What is the difference between customer service and customer experience?

Customer service is a specific part of the journey—it is the support you provide when a customer has a question or an issue. Customer experience (CX) is much broader; it encompasses every single touchpoint a customer has with your brand, from the first time they see your logo to the way they feel while using your product. While good service is vital, CX is about proactively designing the entire journey to be as positive and frictionless as possible.

Can smaller brands compete with larger retailers on customer experience?

Absolutely. In many ways, smaller brands have an advantage because they can be more agile and personal. While a giant retailer might struggle with generic automation, a smaller merchant can use a unified platform like Growave to create highly personalized loyalty rewards and engage directly with customer reviews. By focusing on a "More Growth, Less Stack" approach, smaller brands can deliver a high-end, professional experience without needing a massive engineering team.

What are the most effective rewards to offer in a loyalty program?

The best rewards depend on your specific audience, but a mix of transactional and experiential perks usually works best. Transactional rewards include discounts, free shipping, or free products. Experiential rewards—like early access to new collections, "members-only" sales, or the ability to vote on new product designs—often build much deeper emotional loyalty.
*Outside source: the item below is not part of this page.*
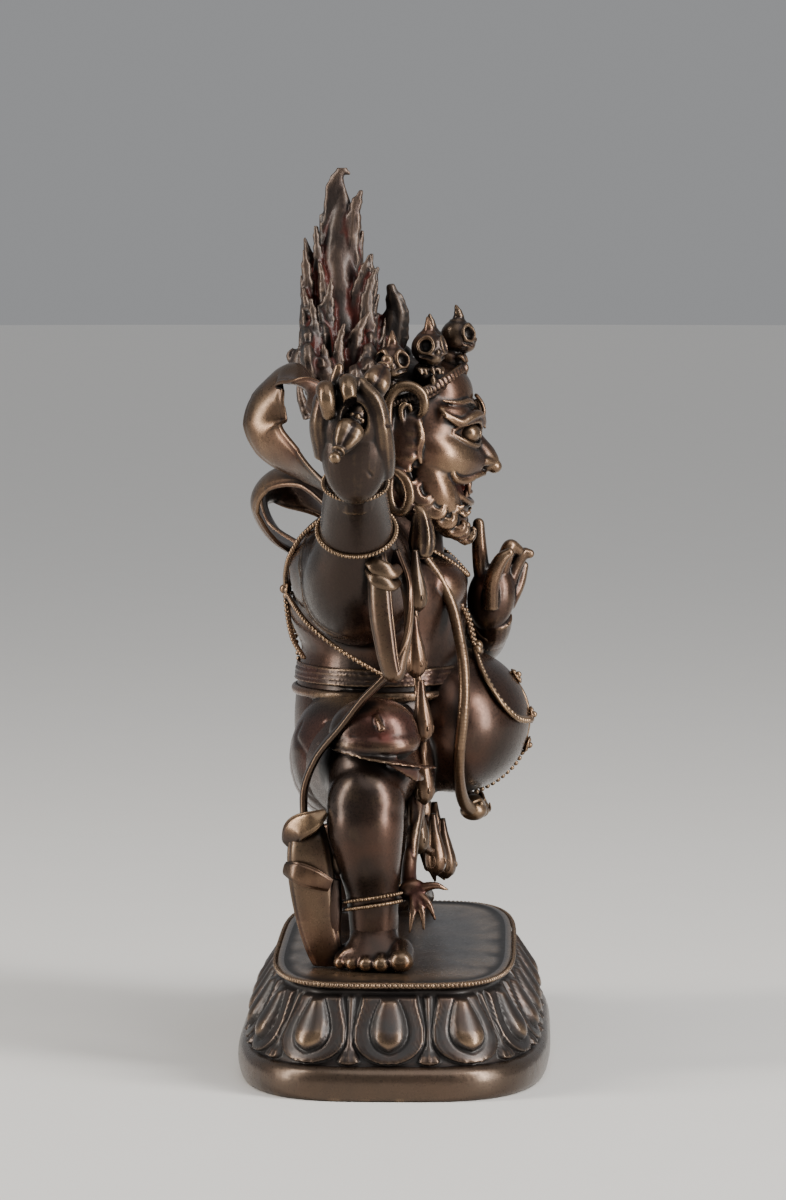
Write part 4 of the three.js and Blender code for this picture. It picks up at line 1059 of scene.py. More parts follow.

A tiered VIP system is the best way to offer a variety of these rewards based on a customer's spend level.

How does a unified retention platform improve site performance?

When you use multiple different platforms for reviews, loyalty, and wishlists, you are loading multiple sets of scripts and styles on your site. This can lead to slower load times and "clashing" designs. A unified ecosystem like Growave uses a more streamlined code structure, which reduces the load on your Shopify store. This not only improves site speed—a key factor in CX—but also ensures that all your customer-facing widgets look and feel like they belong to the same brand.